We have all applications connected and no routing configuration needed!

There is some magic happening on the path discovery from server 1 to server 3: As long as there is at least one path between servers Weave will automatically forward packets. Weave will learn MAC addresses from neighbors and learns next-hop for packets that way, see this.

The great thing about the setup is that I can take my Pi anywhere and as long as I have internet that allows (stateful outboud) tcp/udp on port 6783 it will always connect to the cloud setup.

The ingredients

The tricky part was the Raspberry Pi to run Docker and Weave, as it requires recent kernel and userland to work properly. After some experimentation with Ubuntu on an odroid-u3 and Arch Linux and Raspbian on a Raspberry Pi and I settled for:

  • Raspberry Pi model B
  • Raspbian Wheezy upgraded to Jessie and 3.16 kernel (I could not find a proper Jessie image for the Pi)
  • Minimum 8GB SD card to not run out of space while upgrading and please make this the fastest you can find, you have been warned!
  • a bunch of cloud virtual machines running Debian Jessie (or whatever else that runs docker+weave)

Set up the Raspberry Pi

  • Download Raspbian Wheezy and write it to your SD card.
  • after booting the Pi change all references from Wheezy → Jessie in /etc/apt/sources.list and run:
# sudo apt-get update
# sudo apt-get -y upgrade
# sudo apt-get -y dist-upgrade

Sit back and fall asleep as this will take long. Make sure to occasionally press y and continue sleeping (Press No for changes to dphys-swapfile as it will create a 1gb swapfile & raspbian uses a mostly unused 100MB swapfile instead).

Make sure to install kernel 3.16, libpcap-dev, Mercurial, Docker (we need docker to build Weave) and Go on the Pi:

# sudo apt-get install linux-image-rpi
# sudo apt-get install libpcap-dev
# sudo apt-get install mercurial
# sudo apt-get install golang-go
# sudo apt-get install docker.io

Jessie uses systemd. Make sure docker is running:

# sudo systemctl start docker

Now change /boot/config.txt to include (vmlinuz-3.16.0.4-rpi in my case):

kernel=/boot/vmlinuz-<version>-rpi

Download the Weave source code (as per Weave docs) and build it:

$ cd ~ 
$ mkdir go
$ export GOPATH=~/go
$ export PATH=$PATH:$GOPATH/bin
$ cd $GOPATH
$ WEAVE=github.com/zettio/weave
$ git clone https://$WEAVE
$ cd src/$WEAVE
$ make

This should get you set up.

Configuring the 3 servers with Docker and Weave

Install Docker on the cloud servers:

# sudo -i
# apt-get install docker.io

Install the Weave script:

# wget -O /usr/local/bin/weave \
https://raw.githubusercontent.com/zettio/weave/master/weave
# chmod a+x /usr/local/bin/weave

Once all hosts run docker, do this on the first host:

# weave launch -password <mypassword>

Any additional hosts can be added by running the same command plus an ip address of an already configured host like this:

# weave launch -password <mypassword> <ip address of first host or ANY existing weave host> 

Only requirement is that firewalls are configured to allow TCP and UDP connections to port 6783 to the weave hosts.

Now for the Raspberry Pi:

# weave run 10.0.1.1/24 -t -i --name ApplicationA \         resin/rpi-raspbian:jessie /bin/bash

And on the cloud VMs:

# weave run 10.0.1.2/24 -t -i --name ApplicationB ubuntu /bin/bash # weave run 10.0.1.3/24 -t -i --name ApplicationC ubuntu /bin/bash

To attach and test:

# docker attach <name>

When you have attached the vm you can do a ping to the other hosts in the 10.0.1.0/24 network.

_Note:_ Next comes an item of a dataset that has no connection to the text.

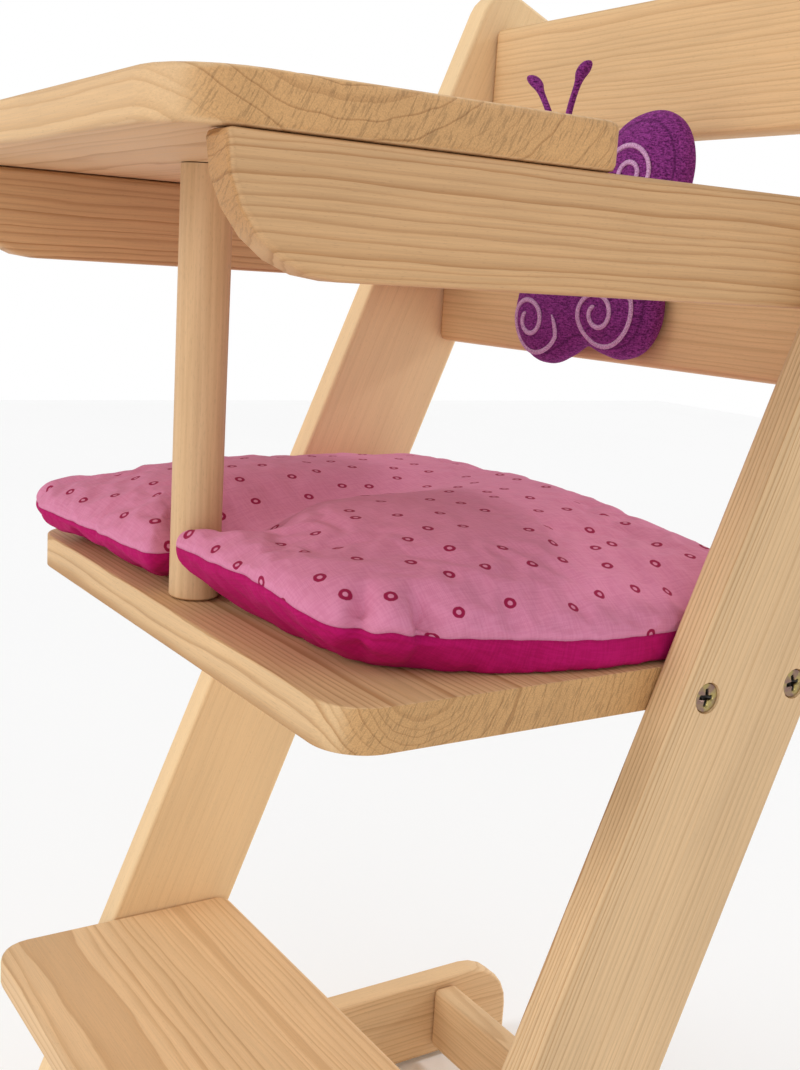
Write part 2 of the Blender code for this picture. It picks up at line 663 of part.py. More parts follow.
def cap_nut(side, sign, inner):
    """Domed cap nut on the bolt's end, inside the arm."""
    name = f"cap_nut_{side}"
    place = aim((sign * (inner - FIT), PIVOT_Y, PIVOT_Z), (-sign, 0, 0))
    bm = turned(((0, 0), (NUT_RADIUS, 0), (NUT_RADIUS, NUT_HEX_HEIGHT), (0, NUT_HEX_HEIGHT)), 6)
    nut = add(name, mesh_from(bm, name), place, "zinc_bright")
    flat = NUT_RADIUS * math.cos(math.pi / 6)
    rise = NUT_HEIGHT - NUT_HEX_HEIGHT
    sunk = NUT_HEX_HEIGHT - FIT
    dome = [(0, sunk), (flat - FIT, sunk)]
    angles = [math.pi / 2 * k / 4 for k in range(5)]
    dome += [((flat - FIT) * math.cos(a), NUT_HEX_HEIGHT + rise * math.sin(a)) for a in angles[:-1]]
    dome += [(0, NUT_HEIGHT)]
    cap = add(name + "_dome", mesh_from(turned(dome), name + "_dome"), place)
    cap.hide_render = True
    cap.display_type = "WIRE"
    joined = nut.modifiers.new("dome", "BOOLEAN")
    joined.operation = "UNION"
    joined.solver = "EXACT"
    joined.object = cap
    depth = BOLT_THREAD_REACH + FIT
    bore = BOLT_RADIUS + FIT
    cut(nut, turned(((0, -OVERRUN), (bore, -OVERRUN), (bore, depth), (0, depth)), place=place))


# Stuffed pieces
def outline_distance(points, loop):
    """Distance of each point from a closed outline, and whether it lies inside."""
    a, b = loop, np.roll(loop, -1, axis=0)
    edge = b - a
    offset = points[:, None, :] - a[None]
    share = np.clip((offset * edge).sum(2) / (edge * edge).sum(1), 0, 1)
    gaps = np.linalg.norm(offset - share[..., None] * edge, axis=2)
    above = (a[None, :, 1] > points[:, None, 1]) != (b[None, :, 1] > points[:, None, 1])
    rise = np.where(edge[:, 1] == 0, 1.0, edge[:, 1])
    crossing = a[:, 0] + (points[:, None, 1] - a[:, 1]) * edge[:, 0] / rise
    inside = (above & (points[:, None, 0] < crossing)).sum(1) % 2 == 1
    return gaps.min(1), inside


def puff(gap, reach):
    """Height share of a stuffed cover at a distance from its seam: round at first, then level."""
    return math.sqrt(1 - (1 - min(gap / reach, 1)) ** 2)


def ramp(distance, reach):
    """Share that eases from none to all over a reach."""
    share = min(max(distance / reach, 0), 1)
    return share * share * (3 - 2 * share)


def shoulder(loop, reach):
    """Row of points at one distance inside a closed outline."""
    along = np.roll(loop, -1, axis=0) - np.roll(loop, 1, axis=0)
    inward = np.stack((-along[:, 1], along[:, 0]), axis=1) / np.linalg.norm(along, axis=1)[:, None]
    row = loop + reach * inward
    gaps, inside = outline_distance(row, loop)
    return row[inside & (gaps > reach - FIT)]


def stuffed(loop, spacing, front, back):
    """Closed pillow on a seam outline, with a height for each side by place and distance from the seam.
    The heights are asked for on the seam too, with no distance."""
    loop = evenly_spaced(loop, spacing)
    low, high = loop.min(0), loop.max(0)
    count = np.ceil((high - low) / spacing).astype(int)
    grid = np.array([(low[0] + (i + 0.5 * (j % 2)) * spacing, low[1] + j * spacing)
                     for j in range(count[1] + 1) for i in range(count[0] + 1)])
    rows = [shoulder(loop, share * spacing) for share in SHOULDER_SHARES]
    gaps, inside = outline_distance(grid, loop)
    grid = np.concatenate((*rows, grid[inside & (gaps > spacing)]))
    gaps = outline_distance(grid, loop)[0]
    rim = len(loop)
    flat = [Vector(p) for p in (*loop, *grid)]
    triangles = delaunay_2d_cdt(flat, [], [list(range(rim))], 1, FIT / 100)[2]
    bm = bmesh.new()
    seam = [bm.verts.new((p.x, p.y, front(p.x, p.y, 0))) for p in flat[:rim]]
    for heights in (front, back):
        cover = [bm.verts.new((p.x, p.y, heights(p.x, p.y, gap))) for p, gap in zip(flat[rim:], gaps)]
        verts = seam + cover
        for corners in triangles:
            bm.faces.new([verts[k] for k in corners])
    return bm


def cushion():
    """Seat cushion with a crown and a slot at the front for the dowel, its right lobe ridden up."""
    half = SPAN / 2 - CUSHION_SIDE_GAP
    left, right = half - LEFT_LOBE_DRAW, half - RIGHT_LOBE_DRAW
    slot = DOWEL_RADIUS + NOTCH_CLEARANCE
    front, rear = Y_SEAT + CUSHION_FRONT_INSET, Y_SEAT + SEAT_DEPTH + CUSHION_REAR_OVERHANG
    slot_end = DOWEL_Y + slot
    skew = CUSHION_SKEW / right
    lip, side, back = CUSHION_LIP_RADIUS, CUSHION_SIDE_RADIUS, CUSHION_REAR_RADIUS
    corners = ((slot, front + skew * slot, lip), (right, front + skew * right, RIGHT_LOBE_RADIUS),
               (half, front + CUSHION_TAPER, side), (half, rear, back), (-half, rear, back),
               (-half, front + CUSHION_TAPER, side), (-left, front - skew * left, LEFT_LOBE_RADIUS),
               (-slot, front - skew * slot, lip), (-slot, slot_end, slot - FIT),
               (slot, slot_end, slot - FIT))
    shares = CUSHION_LOSS_SHARES

    def lift(x, y):
        across = ramp(x + slot, 2 * slot) * (1 - ramp(x - LIFT_START, LIFT_FADE))
        return across * (1 - ramp(y - front, LIFT_DEPTH))

    def seam(x, y):
        fall = CUSHION_SEAM_FALL * ramp(y - front, CUSHION_SEAM_RUN)
        corner = 1 - ramp(math.hypot(x + left, y - front), LEFT_LIFT_REACH)
        return CUSHION_SEAM + RIGHT_LOBE_LIFT * lift(x, y) + LEFT_LOBE_LIFT * corner - fall

    def hollow(x, y):
        behind = y - slot_end
        bend = VALLEY_SHIFT * ramp(behind + VALLEY_HEAD, VALLEY_BEND)
        along = ramp(behind + VALLEY_HEAD, VALLEY_HEAD) * (1 - ramp(behind - VALLEY_START, VALLEY_RUN))
        pinch = 1 - ramp(math.hypot(abs(x) - slot, behind), PINCH_REACH)
        return VALLEY_DEPTH * along * math.exp(-((x - bend) / VALLEY_WIDTH) ** 2) + PINCH_DEPTH * pinch

    def top(x, y, gap):
        sides = 1 - shares["side"] * (x / half) ** 2 - shares["right"] * (max(x, 0) / half) ** 2
        slope = 1 - shares["front"] * (1 - ramp(y - front, CUSHION_RISE))
        return seam(x, y) + (CUSHION_CROWN * sides * slope - hollow(x, y)) * puff(gap, CUSHION_EDGE)

    def under(x, y, gap):
        near = 1 - ramp(y - front - FRONT_UNDER_START, FRONT_UNDER_RUN)
        ridden = ramp(x + slot, 2 * slot) * (1 - ramp(y - front, LIFT_DEPTH))
        reach = SIDE_UNDER + (FRONT_UNDER - SIDE_UNDER) * near + LOBE_UNDER * ridden
        return seam(x, y) * (1 - puff(gap, reach))

    bm = stuffed(rounded(corners), CUSHION_MESH, top, under)
    add("seat_cushion", mesh_from(bm, "seat_cushion", math.pi),
        Matrix.Translation((0, 0, SEAT_TOP + FIT)), "cushion_cloth")


def butterfly():
    """Plush butterfly in front of the lower rail, held on it by a hook-and-loop patch."""
    right = [(u * WING_SPAN / 2, v * WING_HEIGHT - WING_HEIGHT / 2) for u, v in WING_OUTLINE_SHARES]
    left = [(-u, v) for u, v in reversed(right[1:-1])]
    loop = smooth_loop(right + left, 6)
    bm = stuffed(loop, WING_MESH, lambda x, y, gap: WING_FRONT * puff(gap, WING_EDGE),
                 lambda x, y, gap: -WING_BACK * puff(gap, WING_EDGE))
    patch_front = LOWER_RAIL_Y - BOARD / 2 - FIT - PATCH_THICKNESS
    seam_y = patch_front - FIT - WING_BACK
    centre = (WING_SHIFT, seam_y, LOWER_RAIL_Z - WING_DROP + WING_HEIGHT / 2)
    pose = Matrix.Rotation(WING_YAW, 4, "Z") @ Matrix.Rotation(-WING_ROLL, 4, "Y")
    place = Matrix.Translation(centre) @ pose @ UPRIGHT
    wings = add("butterfly_wings", mesh_from(bm, "butterfly_wings", math.pi), place, "plush")
    rest = prism(rectangle(-WING_SPAN, -WING_HEIGHT, WING_SPAN, WING_HEIGHT), WING_BACK)
    bmesh.ops.transform(rest, verts=rest.verts, matrix=Matrix.Translation(
        (0, patch_front - FIT + WING_BACK / 2, centre[2])) @ UPRIGHT)
    cut(wings, rest)
    butterfly_body(place)
    patch(patch_front)


def butterfly_body(place):
    """Tapering body on the front of the wings, and two feelers from its top."""
    top = BODY_TOP_LIFT - WING_HEIGHT / 2
    lift = WING_FRONT + FIT + BODY_RADIUS
    steps = 10
    profile = [(0, 0)]
    for k in range(1, steps):
        share = k / steps
        swell = math.sin(math.pi * share ** 0.8)
        profile.append((BODY_RADIUS * swell ** 0.6, BODY_LENGTH * share))
    profile.append((0, BODY_LENGTH))
    stand = place @ Matrix.Translation((0, top - BODY_LENGTH, lift)) @ Matrix.Rotation(-math.pi / 2, 4, "X")
    body = mesh_from(turned(profile, 12), "butterfly_body", math.pi)
    add("butterfly_body", body, stand, "plush")
    stalk, tip, length = FEELER_RADIUS, FEELER_TIP_RADIUS, FEELER_LENGTH
    rings = [(0, 0), (stalk, 0)] + [(stalk, length * k / 6) for k in range(1, 6)]
    middle = length
    angles = [math.radians(a) for a in (-50, -20, 20, 50)]
    rings += [(tip * math.cos(a), middle + tip * math.sin(a)) for a in angles] + [(0, middle + tip)]
    for side, sign in SIDES:
        feeler = turned(rings, 8)
        for vert in feeler.verts:
            vert.co.x += sign * FEELER_SPREAD * (vert.co.z / length) ** 2 * 2
        name = f"{side}_feeler"
        spot = Matrix.Translation((sign * FEELER_RADIUS * 1.5, top + FIT, lift))
        add(name, mesh_from(feeler, name, math.pi), place @ spot @ Matrix.Rotation(-math.pi / 2, 4, "X"),
            "plush")


def patch(front):
    """Hook-and-loop patch between the lower rail and the wings' flat back."""
    half, radii = PATCH_SIZE / 2, (PATCH_RADIUS,) * 4
    pad = prism(rectangle(-half, -half, half, half, radii), PATCH_THICKNESS)
    centre = (WING_SHIFT, front + PATCH_THICKNESS / 2, LOWER_RAIL_Z + RAIL_HEIGHT / 2)
    add("hook_and_loop_patch", mesh_from(pad, "hook_and_loop_patch"), Matrix.Translation(centre) @ UPRIGHT,
        "hook_and_loop")


def build():
    """Build the whole chair."""
    clear_scene()
    mesh = screw_mesh()
    mesh.materials.clear()
    mesh.materials.append(finish("screw", "zinc_yellow"))
    legs()
    runners(mesh)
    glides()
    seats(mesh)
    back_rails(mesh)
    tray(mesh)
    pivots()
    cushion()
    butterfly()


build()
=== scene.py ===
import json
import math

import bmesh
import bpy
import numpy as np
from mathutils import Matrix, Vector, noise
from mathutils.geometry import delaunay_2d_cdt

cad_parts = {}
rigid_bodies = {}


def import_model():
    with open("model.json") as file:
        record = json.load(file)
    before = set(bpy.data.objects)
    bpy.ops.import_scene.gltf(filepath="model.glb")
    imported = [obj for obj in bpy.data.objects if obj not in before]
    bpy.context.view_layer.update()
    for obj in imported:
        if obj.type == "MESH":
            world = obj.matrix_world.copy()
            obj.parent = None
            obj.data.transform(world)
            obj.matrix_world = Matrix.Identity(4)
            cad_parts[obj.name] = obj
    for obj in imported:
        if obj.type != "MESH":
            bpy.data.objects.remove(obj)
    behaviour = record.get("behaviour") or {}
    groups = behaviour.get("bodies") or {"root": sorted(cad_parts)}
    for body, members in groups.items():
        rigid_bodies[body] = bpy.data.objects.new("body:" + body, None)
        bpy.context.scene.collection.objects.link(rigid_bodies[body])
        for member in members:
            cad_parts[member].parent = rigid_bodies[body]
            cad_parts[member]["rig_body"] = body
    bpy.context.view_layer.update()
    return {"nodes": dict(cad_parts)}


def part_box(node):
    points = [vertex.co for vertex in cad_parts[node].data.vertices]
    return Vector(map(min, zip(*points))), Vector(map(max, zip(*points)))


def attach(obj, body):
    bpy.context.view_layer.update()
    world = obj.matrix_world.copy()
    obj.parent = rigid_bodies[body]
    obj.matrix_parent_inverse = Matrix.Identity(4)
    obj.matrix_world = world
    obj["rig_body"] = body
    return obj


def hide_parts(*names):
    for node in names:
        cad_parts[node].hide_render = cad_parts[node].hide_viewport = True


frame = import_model()
NODES = frame["nodes"]
MM = 0.001

# Photograph's frame and the camera that was solved from its straight edges
PHOTO_HEIGHT = 1070
FOCAL_PIXELS = 1314.6
SENSOR = 36.0
CAMERA_AT = Vector((0.3633, -0.2510, 0.3818))
CAMERA_YAW = math.radians(56.67)
CAMERA_PITCH = math.radians(11.27)
CAMERA_ROLL = math.radians(-3.63)
CAMERA_CLIP = (0.01, 50.0)

# Light: even surroundings and three suns, each with the direction to it, its strength and its width
AMBIENT = 0.66
BACK_SUN = (Vector((0.2, 1.98, 1.0)), 1.45, math.radians(5))
FRONT_SUN = (Vector((-0.35, -1.0, 0.5)), 0.90, math.radians(30))
SIDE_SUN = (Vector((1.0, -0.85, 0.12)), 0.62, math.radians(40))
FLOOR_SIZE = 6.0
FLOOR_GREYS = ((0.93, 0.93, 0.93, 1), (0.95, 0.95, 0.95, 1))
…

Even the container on server 3 is connected to the container on server 1 even though there is no direct connection between them: All traffic is automatically routed via server 2!

Weave status shows topology on server2 (public ip addresses for server 1 and 2 blacked out)

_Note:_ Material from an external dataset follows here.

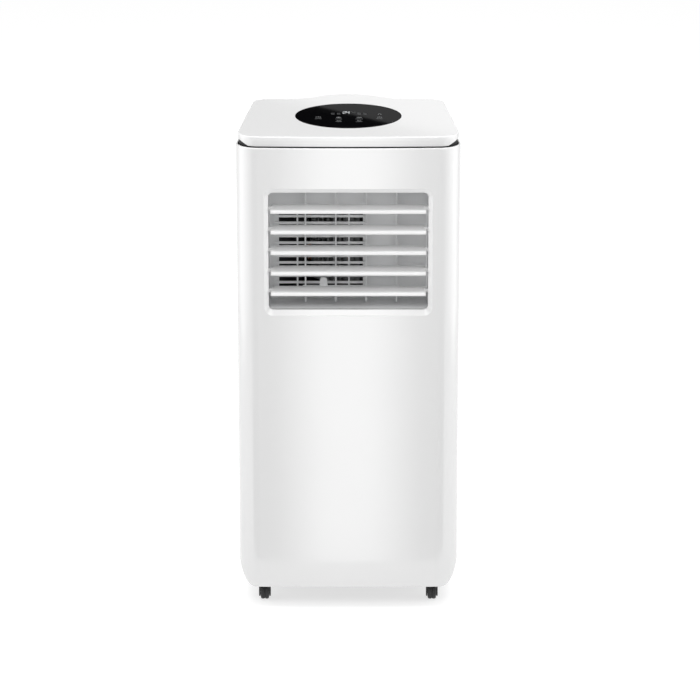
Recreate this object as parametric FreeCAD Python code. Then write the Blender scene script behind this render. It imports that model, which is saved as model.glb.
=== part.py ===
"""Portable air conditioner on four casters, as an assembly of separate solids.

The casing is a front panel and a rear shell that meet half way along the sides, on a base pan. A top
cover with a round black touch panel closes it, over a black collar that shows below the cover's raised
side walls. Five linked slats and four linked vanes steer the air at the front, an upright drum blower
pushes it, and the evaporator stands behind that. Below the drain tray are the compressor, the condenser
and a fan that blows the heat out of the round port at the back.

Millimetres. +Z is up, the front faces -Y, and the origin is on the floor under the middle of the bounding
box.
"""
import FreeCAD, Part
import math
import os

V = FreeCAD.Vector
X_AXIS = V(1, 0, 0)
Y_AXIS = V(0, 1, 0)
Z_AXIS = V(0, 0, 1)

# ---- overall size
HEIGHT = 708.0             # floor to the top of the cover
HALF_DEPTH = 137.2         # origin to the front's crown, and to the back's bulge
FRONT_HALF_WIDTH = 162.5   # where the side's line meets the front's line
REAR_HALF_WIDTH = 141.0    # where the side's line meets the back's line
BACK_Y = 105.2             # flat part of the back
CROWN_Y = -138.9           # where the front's two flats would meet; the crown's arc takes 1.7 off
FRONT_CORNER_Y = -133.2
CROWN_RADIUS = 2700.0
FRONT_CORNER_RADIUS = 32.0
REAR_CORNER_RADIUS = 26.0
BULGE_FOOT = 66.0          # half widths of the bulge's foot and crest
BULGE_CREST = 24.0
BULGE_RADIUS = 69.0

# ---- casing
WALL = 2.5
HEM_ACROSS = 26.0          # the casing's lower side corners are quarter ellipses
HEM_UP = 70.0
HEM_FLAT = 4.0             # how far the casing's underside reaches in from the ellipse's foot
EDGE_RADIUS = 2.2
RIM_RADIUS = 2.0
SEAM_Y = -40.0             # where the front panel and the rear shell meet
SEAM_GAP = 0.6
TOUCH = 0.3                # clearance where one fixed piece rests on another
FIT = 0.5                  # clearance where one fixed piece drops into another

# ---- top cover
COVER_DEPTH = 14.5         # height of the cover's front wall
COVER_GAP = 1.5            # shadow gap between the cover and the casing
COVER_INSET = 2.5
COVER_DRAFT = 1.6          # how far the wall leans in towards its foot
COVER_WALL = 3.0
COVER_SIDE_LIFT = 8.5      # the cover's side walls stop this much higher than its front wall
LIFT_RAMP = 17.0           # width over which the front wall rises to that
COLLAR_WALL = 2.5
COLLAR_FACE_INSET = 4.4    # the collar stands out to here below the cover's raised walls
COLLAR_SHELF = 3.0
LEDGE_DEPTH = 8.0
LEDGE_THICK = 3.0

# ---- touch panel
GLASS_RADIUS = 76.7
GLASS_THICK = 2.5
GLASS_Y = -4.5
GLASS_SEAT = 5.0           # width of the ledge that the glass is bonded to
BOARD_SIZE = (112.0, 62.0, 1.6)
POST_RADIUS = 3.0

COVER_RADIUS = 1.8
SIDE_LIFT_Y = -108.2       # behind this the cover's wall is lifted right across
BOARD_DROP = 11.0          # glass to the board's underside

# ---- air outlet
OUTLET_HALF_WIDTH = 114.0
OUTLET_LOW = 453.0
OUTLET_HIGH = 626.0
OUTLET_CORNER = 7.0
FLARE_CORNER = 12.0
FLARE_SIDE = 6.0
FLARE_LOW = 7.7
FLARE_HIGH = 7.0
FLARE_STEP = 2.5           # the flare's rim lies this far behind the crown, below the crowned front
FLARE_DEPTH = 5.0
THROAT_WALL = 8.0
THROAT_MARGIN = 2.3        # how far the throat's block reaches below the lip
THROAT_BACK_Y = -122.2
DUCT_BACK_Y = -65.2
DUCT_WALL = 2.5
MOUTH_LEFT = -100.0        # the blower's mouth in the duct's back wall
MOUTH_RIGHT = 21.0
MOUTH_FOOT = 9.0           # outlet's foot to the mouth's foot
MOUTH_HEAD = 38.0          # mouth's head to the outlet's head

# ---- slats and vanes
SLAT_COUNT = 5
SLAT_PITCH = 30.4
SLAT_HALF_LENGTH = 110.5
SLAT_END_TAPER = 2.0
SLAT_CHORD = 34.0
SLAT_THICK = 6.2
SLAT_Y = -116.2
SLAT_DROP = 1.1            # middle slat below the middle of the outlet
SLAT_PIN_RADIUS = 2.8
PIN_ROOT = 3.0             # how far each end pin runs into its slat
SLAT_REST_TILT = 5.0       # degrees, nose down
PIN_RADIUS = 2.0
RUN = 0.08                 # radial running clearance
CRANK_ARM = 15.0
CRANK_RADIUS = 1.3
SLAT_LINK_X = (111.4, 113.0)
LINK_THICK = 3.0
LINK_WIDTH = 4.0
LINK_SIDE_GAP = 0.9
VANE_XS = (-61.6, -18.0, 25.6, 69.2)
VANE_Y = -84.2
VANE_CHORD = 24.0
VANE_THICK = 2.2
VANE_CRANK = 8.0
VANE_LINK_Z = 477.0
KNOB_X = -35.6
KNOB_WIDTH = 12.0
KNOB_RISE = 12.5
GUARD_THICK = 2.2
GUARD_BAR = 3.4
GUARD_PITCH = 9.88
GUARD_FOOT = 4.8           # mouth's foot to the middle of the lowest bar
GUARD_LAP = 8.0            # how far the bars run past the mouth on each side
GUARD_RIB = 2.4
GUARD_RIB_XS = (-73.3, 0.9)
SWING_SHAFT_X = 124.0
SWING_MOTOR_RADIUS = 11.5
SWING_MOTOR_LENGTH = 13.0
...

Installing the actual applications (owncloud and samba primarily in my case) inside docker I leave as an exercise to the reader, have fun!

Links

Troubleshooting

I ran into issues along the way with using older kernels and other distro (not affecting the final configuration):

  • Arch Linux would not compile weave due to missing libpcap while the headers were there. No patience to figure out dependencies.
  • In the /usr/local/bin/weave script there is a line that sets MTU for the bridge, this was not supported on older kernels/drivers and you will get:

RTNETLINK: Operation not supported

I modified the script to set MTU at the start of bridge creation as that was supported for my setup, but ran into other problems later anyway.

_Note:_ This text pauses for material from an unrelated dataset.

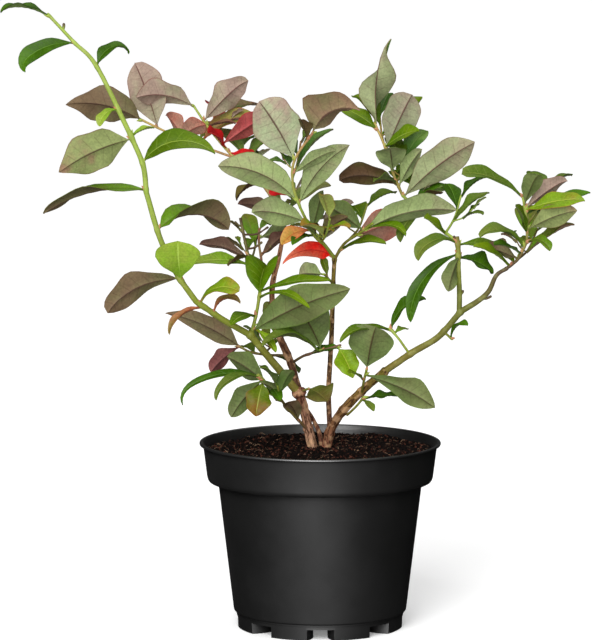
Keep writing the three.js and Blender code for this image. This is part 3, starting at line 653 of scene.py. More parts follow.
def leaf_skin():
    """A leaf's colours: blush, ribs, side veins, mottling and margin, laid out by leaf_place."""
    tree, given = new_skin("leaf_skin", {"Lamina": "Color", "Blush": "Color", "Rib": "Color",
                                         "Margin": "Color", "Blush Share": "Float", "Roughness": "Float"})
    place = attribute(tree, "leaf_place").outputs["Vector"]
    parts = node(tree, "ShaderNodeSeparateXYZ", {"Vector": place}).outputs
    along, across, seed = parts["X"], maths(tree, "ABSOLUTE", parts["Y"]), parts["Z"]
    position = object_place(tree)
    cloud = speckle(tree, position, 70)
    grain = speckle(tree, position, 650, 4)

    wanted = maths(tree, "SUBTRACT", 1.0, given["Blush Share"])
    own = maths(tree, "SUBTRACT", seed, 0.5)
    drift = maths(tree, "ADD", cloud, maths(tree, "MULTIPLY", own, 0.2))
    tipped = maths(tree, "ADD", drift, maths(tree, "MULTIPLY", maths(tree, "SUBTRACT", along, 0.5), 0.4))
    blush = ramp(tree, maths(tree, "SUBTRACT", tipped, wanted), -0.25, 0.2)
    colour = mixed(tree, blush, given["Lamina"], given["Blush"])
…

  • kernel for most common distributions that are shipped as images for raspberry / arm are not recent enough to properly run docker and/or miss cgroups kernel configs. I settled for Raspbian and linux-image-rpi (linux-image-3.16.0.4-rpi at the moment) package.

Thoughts/Risks

  • With weave you are potentially bridging security domains which could have implications on your security policies.
  • I have not looked in detail at the security Weave implements with the -password option. No comment on the security as a whole of this setup. I will dig into that and update as needed.
  • disclaimer: docker is not officially supported on ARM and has potential issues! This is an experimental setup (for now).